=== Provided data ===

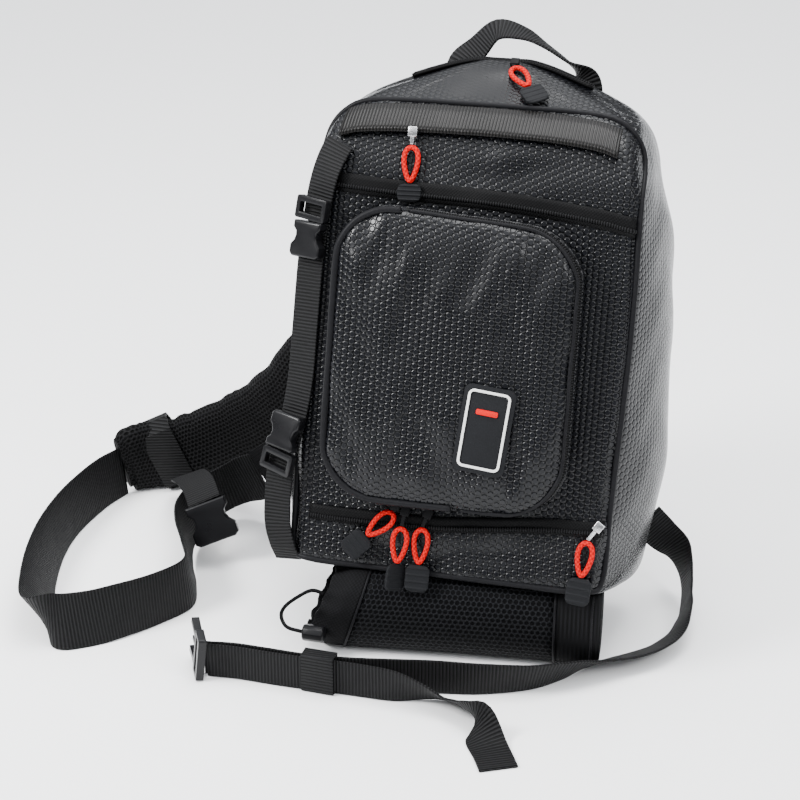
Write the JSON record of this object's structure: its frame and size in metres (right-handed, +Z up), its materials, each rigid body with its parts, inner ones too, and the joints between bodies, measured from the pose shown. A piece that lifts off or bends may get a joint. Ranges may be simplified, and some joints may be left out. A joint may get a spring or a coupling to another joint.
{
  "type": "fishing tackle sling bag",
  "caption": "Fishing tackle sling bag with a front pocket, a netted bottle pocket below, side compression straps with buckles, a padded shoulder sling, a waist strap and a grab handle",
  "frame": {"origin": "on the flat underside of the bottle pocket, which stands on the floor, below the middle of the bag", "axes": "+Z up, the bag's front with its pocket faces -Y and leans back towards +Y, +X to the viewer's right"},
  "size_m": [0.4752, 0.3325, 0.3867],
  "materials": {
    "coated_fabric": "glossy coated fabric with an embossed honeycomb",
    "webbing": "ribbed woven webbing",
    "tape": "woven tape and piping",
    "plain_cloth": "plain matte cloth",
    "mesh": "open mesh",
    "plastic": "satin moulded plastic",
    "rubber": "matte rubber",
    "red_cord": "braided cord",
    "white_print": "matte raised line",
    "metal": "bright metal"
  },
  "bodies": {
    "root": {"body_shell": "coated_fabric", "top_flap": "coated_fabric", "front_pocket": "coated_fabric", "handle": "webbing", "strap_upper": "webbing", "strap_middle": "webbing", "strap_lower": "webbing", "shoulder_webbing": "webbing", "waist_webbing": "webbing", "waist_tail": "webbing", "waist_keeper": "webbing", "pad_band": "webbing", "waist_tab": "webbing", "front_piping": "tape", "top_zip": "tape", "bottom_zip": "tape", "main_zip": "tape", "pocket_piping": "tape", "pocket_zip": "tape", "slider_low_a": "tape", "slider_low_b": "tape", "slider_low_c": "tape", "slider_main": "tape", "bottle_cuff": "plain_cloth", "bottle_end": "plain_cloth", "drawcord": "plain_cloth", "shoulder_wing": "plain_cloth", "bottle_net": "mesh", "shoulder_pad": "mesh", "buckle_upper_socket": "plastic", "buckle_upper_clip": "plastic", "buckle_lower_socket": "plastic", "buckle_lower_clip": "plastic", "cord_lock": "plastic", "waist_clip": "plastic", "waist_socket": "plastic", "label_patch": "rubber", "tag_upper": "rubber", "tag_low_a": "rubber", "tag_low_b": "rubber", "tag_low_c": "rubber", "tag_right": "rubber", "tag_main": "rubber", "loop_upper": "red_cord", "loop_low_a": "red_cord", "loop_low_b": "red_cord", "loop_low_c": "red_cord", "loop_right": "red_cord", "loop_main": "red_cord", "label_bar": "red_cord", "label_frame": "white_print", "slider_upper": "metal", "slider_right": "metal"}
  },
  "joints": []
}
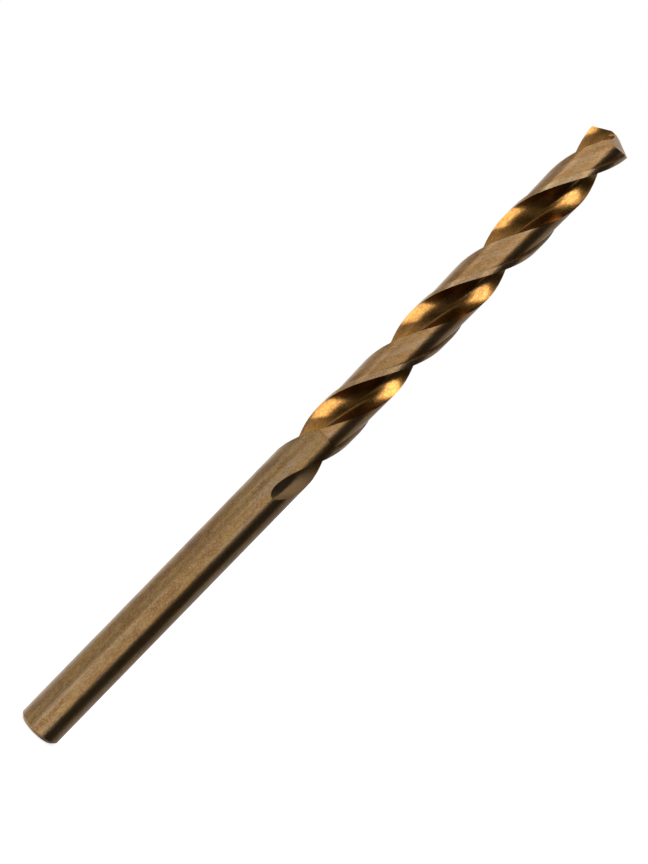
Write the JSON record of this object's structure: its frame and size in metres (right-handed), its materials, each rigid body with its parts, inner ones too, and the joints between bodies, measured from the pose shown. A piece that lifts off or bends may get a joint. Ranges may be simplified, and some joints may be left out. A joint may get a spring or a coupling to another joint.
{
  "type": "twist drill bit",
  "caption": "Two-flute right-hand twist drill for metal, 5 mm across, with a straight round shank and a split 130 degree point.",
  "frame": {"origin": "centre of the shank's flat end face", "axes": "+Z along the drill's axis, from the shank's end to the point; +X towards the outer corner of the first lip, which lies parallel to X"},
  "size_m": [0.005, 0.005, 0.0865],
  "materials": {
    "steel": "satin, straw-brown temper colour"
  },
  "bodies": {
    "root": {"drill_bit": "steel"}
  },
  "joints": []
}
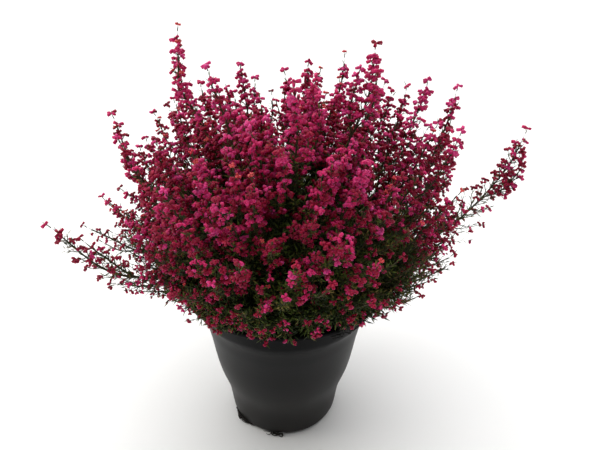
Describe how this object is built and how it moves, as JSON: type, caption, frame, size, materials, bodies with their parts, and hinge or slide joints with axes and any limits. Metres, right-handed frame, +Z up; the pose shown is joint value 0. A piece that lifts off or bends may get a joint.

===

### Task to carry out
Pick out each line containing the string "Write" and copy it.

### Output for this exercise
Write the JSON record of this object's structure: its frame and size in metres (right-handed, +Z up), its materials, each rigid body with its parts, inner ones too, and the joints between bodies, measured from the pose shown. A piece that lifts off or bends may get a joint. Ranges may be simplified, and some joints may be left out. A joint may get a spring or a coupling to another joint.
Write the JSON record of this object's structure: its frame and size in metres (right-handed), its materials, each rigid body with its parts, inner ones too, and the joints between bodies, measured from the pose shown. A piece that lifts off or bends may get a joint. Ranges may be simplified, and some joints may be left out. A joint may get a spring or a coupling to another joint.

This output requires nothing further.